Publication date: 20 March 2026
Microsoft has released MAI-Image-2, a text-to-image model developed by its AI Superintelligence team. The model ranks third on the Arena.ai text-to-image leaderboard, behind Google and OpenAI. It is now accessible through the MAI Playground and is beginning to roll out within Copilot and Bing Image Creator, with API access available to select enterprise customers.
What MAI-Image-2 does
MAI-Image-2 generates images from text prompts with a specific focus on three areas: photorealism, in-image text rendering, and complex scene generation. The photorealism component targets natural lighting, accurate skin tones, and environmental textures that the team describes as reducing post-production work. The text rendering capability is intended for use in infographics, slides, and typographic compositions where readability within the generated image matters.
The scene generation capability handles dense, multi-element compositions including surreal concepts and cinematic framing. According to Microsoft, the model was developed in close collaboration with photographers, designers, and visual storytellers to shape its handling of creative prompts.
Performance and technical context
Microsoft has not disclosed technical specifications for MAI-Image-2, including parameter counts, training data, or architecture details. The model’s ranking on the Arena.ai leaderboard places it directly below Google’s Gemini 3.1 Flash image generation and OpenAI’s GPT Image 1.5. Arena.ai rankings are based on human preference comparisons across a large number of image generation tasks, which gives the metric practical relevance for creative use cases.
No pricing information has been announced for API access beyond the current limited rollout. For end users, the MAI Playground currently imposes a 30-second cooldown between generations and a limit of 15 images before a 24-hour lockout applies. Only 1:1 aspect ratios are supported at this stage; landscape, portrait, and custom ratios are not yet available.
Comparison with earlier Microsoft image generation efforts
Microsoft’s previous image generation capability was largely dependent on third-party models integrated into Bing Image Creator and Copilot. MAI-Image-2 marks the company’s first in-house text-to-image model developed specifically under the Microsoft AI Superintelligence banner. The move signals an intent to build more of the underlying AI stack internally, rather than relying entirely on partnerships.

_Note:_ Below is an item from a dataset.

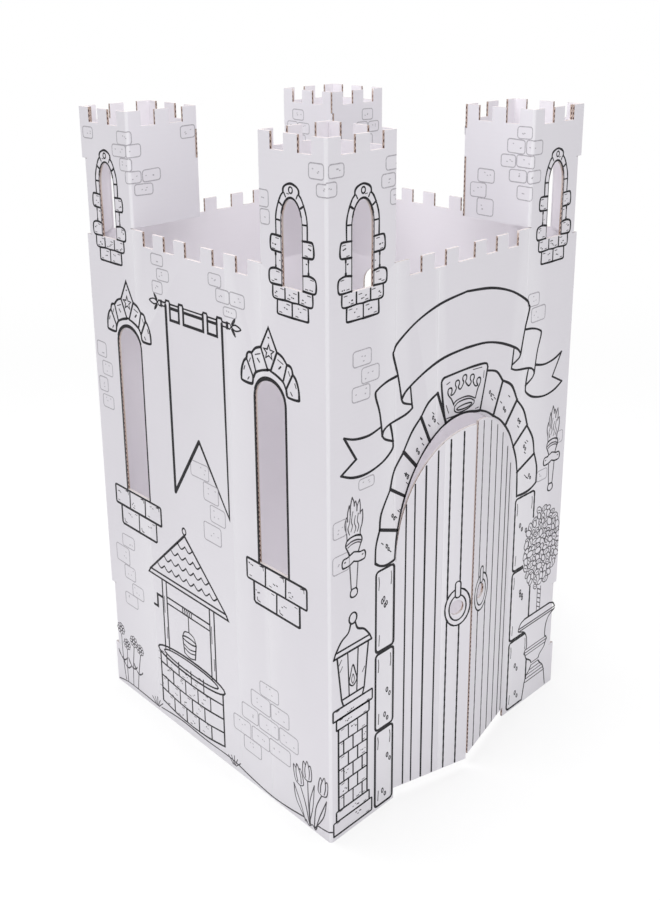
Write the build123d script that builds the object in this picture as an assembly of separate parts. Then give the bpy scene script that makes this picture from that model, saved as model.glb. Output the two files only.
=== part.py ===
from build123d import *
from math import cos, radians, sin, tan
import os

# Play castle folded from two sheets of printed corrugated card, each one wall, a corner fold
# and another wall. Lengths are in millimetres and angles in degrees.
# While it is drawn, the near corner stands at x = 0, y = 0: the door wall runs along +X and
# the window wall along +Y. At the end it is moved so that the footprint is centred.

# Card
card = 4.0  # thickness of the board
inner_fold_radius = 1.0  # on the inside of a fold
clearance = 0.3  # left between two faces of card that meet
slit = 1.5  # width of a die-cut line
crease_width = 3.0  # shallow line pressed into the printed face
crease_depth = 0.6

# Walls and towers
side = 580.0  # length of each front wall, from the corner fold to its cut end
overhang = 4.0  # how far the front walls' ends stand past the back walls
wall_top = 895.0  # top of the low walls between the towers
tower_rise = 185.0  # towers above the low walls
tower = 135.0  # width of a tower's face
flap_gap = 1.0  # slit between a low wall and the tower flaps cut from above it

# Battlements
tower_divisions = 5  # a tower's face is merlon, notch, merlon, notch, merlon in equal parts
tower_crenel = 24.0  # depth of the notches in the towers
wall_crenel = 24.0  # depth of the notches in the walls
wall_merlon = 27.0  # width of the walls' merlons and of the notches beside them

# Finger joint at a tower's inner corner
joint_rise = 100.0  # above the low walls
joint_height = 47.0

# Tabs at the ends of the front walls, tucked into slots on the back sheet's folds
lower_tab = 83.0  # above the floor
upper_tab_drop = 27.0  # below the top of the low walls
tab_height = 128.0
tab_length = 40.0
tab_slant = 15.0  # turn past square, into the castle
tab_chamfer = 8.0

# Flanges of the back sheet, flat behind the front walls
window_wall_flange = 20.0
door_wall_flange = 33.0

# Tower windows
tower_window_width = 40.0
tower_window_drop = 25.0  # sill below the top of the low walls
tower_window_straight = 88.0
tower_window_rise = 36.0

# Tall windows
tall_window_width = 64.0
tall_window_sill = 422.0
tall_window_straight = 270.0
tall_window_rise = 32.0
tall_window_near = 119.5  # centre of one, from the sheet's corner fold
tall_window_far = 107.0  # centre of the other, from the castle's corner at that end

# Door
door_near = 140.0  # hinge fold nearer the corner fold
door_width = 289.0
door_spring = 428.0
door_rise = 196.0
leaf_bottom = 19.0
near_leaf_angle = 15.5
far_leaf_angle = 13.0
finger_hole_radius = 13.0
finger_hole_inset = 27.5  # centre from the leaf's free edge
finger_hole_height = 315.0

# Creases across the flat blank, from the sheet's corner fold
window_wall_crease = 212.0
door_wall_crease = 227.0

# Values that follow
fold_radius = card + inner_fold_radius
through = 2 * card  # how far a cutting block runs past the board
height = wall_top + tower_rise
flap_bottom = wall_top + flap_gap
joint_low = wall_top + joint_rise
joint_high = joint_low + joint_height
tab_bottoms = (lower_tab, wall_top - upper_tab_drop)
back = side - overhang  # outer face of both back walls
flange_face = card + clearance  # outer face of the flanges
cut_back = card + clearance  # what a flap gives up for the one that crosses its end
far_fold = side - tower  # tower folds of the front walls
back_fold = back - tower  # tower folds beside the back corner
door_far = door_near + door_width
door_middle = door_near + door_width / 2


def block(x0, y0, z0, x1, y1, z1):
    """A box between two corners."""
    size = (abs(x1 - x0), abs(y1 - y0), abs(z1 - z0))
    return Pos((x0 + x1) / 2, (y0 + y1) / 2, (z0 + z1) / 2) * Box(*size)


def folded(points, inside, low, high):
    """Card folded along a plan line, which is its printed face, from one height to another."""
    printed_face = FilletPolyline(*points, radius=fold_radius)
    outline = make_face(offset(printed_face, amount=card, side=inside))
    return Pos(0, 0, low) * extrude(outline, high - low)


def standing(width, bottom, top):
    """A rectangle centred on the upright line, seen square on."""
    return Pos(0, (bottom + top) / 2) * Rectangle(width, top - bottom)


def arch(width, bottom, straight, rise):
    """Outline of an arched hole, seen square on."""
    spring = bottom + straight
    return standing(width, bottom, spring) + Pos(0, spring) * Ellipse(width / 2, rise)


def cutter(outline, x, y, turned=False):
    """A block with that outline, through a wall along X, or along Y where it is turned."""
    solid = extrude(Plane.XZ * outline, through, both=True)
    return Pos(x, y, 0) * Rot(0, 0, 90 if turned else 0) * solid


def mirrored(shapes):
    """The same shapes at the door wall's end as at the window wall's."""
    diagonal = Plane(origin=(0, 0, 0), z_dir=(1, -1, 0))
    return [mirror(shape, about=diagonal) for shape in shapes]


# Battlements and creases
def tower_notches(x, y):
    """Blocks that cut the battlements of the tower whose lowest plan corner is given."""
    step = tower / tower_divisions
    low = height - tower_crenel
    top = height + through
    blocks = []
    for start in (step, 3 * step):
        end = start + step
        blocks.append(block(x + start, y - through, low, x + end, y + tower + through, top))
        blocks.append(block(x - through, y + start, low, x + tower + through, y + end, top))
    return blocks


def wall_notches(first, last):
    """Spans of the notches in a wall between its two tower folds, with the odd one in the middle."""
    pairs = int(((last - first) / wall_merlon + 1) / 4)
    spans = [(first + (2 * pairs - 1) * wall_merlon, last - (2 * pairs - 1) * wall_merlon)]
    for count in range(1, pairs):
        near = first + (2 * count - 1) * wall_merlon
        far = last - (2 * count - 1) * wall_merlon
        spans += [(near, near + wall_merlon), (far - wall_merlon, far)]
    return spans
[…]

The Arena.ai position at third place is notable: it puts Microsoft ahead of image generation offerings from Stability AI, Midjourney, and other dedicated image generation companies. However, the gap to second and first place is not quantified in the public announcement.
Availability and access
MAI-Image-2 is currently available through the MAI Playground at microsoft.ai. Enterprise API access has been activated for select customers, with WPP listed as an early commercial partner. Broader developer access through Microsoft Foundry is described as coming soon, though no date has been provided. The model is also being integrated into Copilot and Bing Image Creator in a phased rollout, meaning general availability via those products may still take time.
The official announcement is available at microsoft.ai/news/introducing-MAI-Image-2.